Converting your lawn into an herb garden is not only visually appealing but also practical. Herbs like mint, oregano, and thyme can cover ground quickly and require much less maintenance than traditional grass.

Additionally, they provide fresh ingredients for cooking and emit pleasant aromas. An herb garden can be especially rewarding in sunny spots and can be designed with accessibility in mind, making it easy to harvest your herbs.

This approach offers a dual benefit: it enhances the beauty of your outdoor space while also providing culinary rewards.

10. Woodland Settings

Creating a woodland garden is ideal for areas with natural shade, such as under large trees where grass might struggle to grow.

Planting shade-tolerant species like ferns, hostas, and wildflowers can mimic the beauty of a natural forest floor. Woodland gardens are typically low maintenance, requiring occasional mulching and pruning.

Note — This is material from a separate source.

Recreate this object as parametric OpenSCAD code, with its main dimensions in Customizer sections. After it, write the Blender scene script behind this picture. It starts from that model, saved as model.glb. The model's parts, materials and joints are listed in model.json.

They provide a peaceful, serene setting and can be an enchanting alternative to more traditional lawns, attracting a variety of birds and beneficial insects.

Choosing a no-mow lawn substitute allows for a creative and environmentally friendly approach to landscaping.

Each option discussed offers distinct benefits, from water conservation and reduced maintenance to supporting local wildlife.

Homeowners can select from a variety of alternatives to find one that best fits their local environment, soil type, and personal aesthetic preferences.